Friday, March 8, 2013

An Initial Taste

Playtesting has been going on a bit for Quest, and it looks positive. The rules as written will need an overhaul, but that'll probably happen a couple times more still. A few people across the Internet have access to the print-and-play playtest files, and I've been sharing the game with more friends and acquaintances at the local game store. If you're interested in helping out with playtesting, shoot me an e-mail! (fissionessence at hotmail dot com)

But in addition to making sure the game plays well, one of the elements I've been focusing on recently is figuring more out about the setting. The playtest edition of the game has Land, Air, and Sea Encounters with enemies ranging from Squirrels to Electric Sharks to Forest Fires to Mermaids' Riddles. But while the intellectual property of the setting won't have a huge impact on actual gameplay, I do want the illustrations and card designs to resonate flavorfully—and for that to happen, there needs to be a resonant, flavorful world.

I can't guarantee that all of this will make it through to the final version of the story—especially names of people and places—but I'm pretty happy with what I have so far. Here's a verbal sketch of the setting.

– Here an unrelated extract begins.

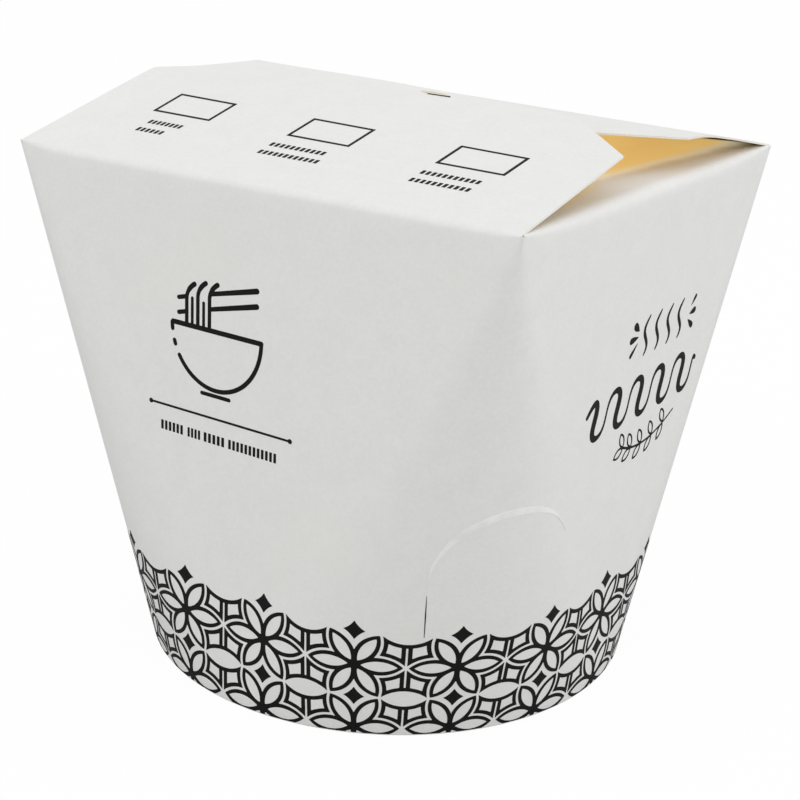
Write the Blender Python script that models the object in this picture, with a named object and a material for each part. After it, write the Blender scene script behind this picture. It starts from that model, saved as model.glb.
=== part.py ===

Quest: Awakening of Melior

Melior wasn't a peaceful world, but its wars were waged with swords and crossbows—with catapults and wrought towers—with steel, wood, and flesh. Its denizens knew magic only in fairy tale and legend; no gods watched over the land, and the only great lizards weren't firebreathing, gold-hoarding dragons, but simple dinosaurs. But about a hundred years ago was the first sighting of the strange lights that began appearing in the sky. Some of them fell to the earth, crystalline meteorites of varying sizes. Some people spoke of an intelligence beyond Melior, of people who lived out among the stars, whose eyes were the lights in the sky. Such talk was derided socially . . . but whispered of in curses and in frightful stories. But still, Melior knew no magic.

That is . . . until only a few years ago. On a dark night—so dark even the foreign lights were dim—a huge glowing mass appeared in the sky. It descends the horizon as day breaks, and it rises at the night's fall, but day or night, its presence can be felt across Melior. The crystals hum and glow, and the world has been beset by storms of chaotic, alien energy. People, animals, and places alike have been touched and twisted by the world's new wild magic, creating abominations, havens, dangerous phenomenon, and people with strange new powers.

And there are rumors of dark, shadowy caves—you may turn a corner and find yourself among them, their labyrinthine sinews taking you endlessly in any direction, but with no exit. Some have found escape to tell the tale, but others may be lost, still wandering.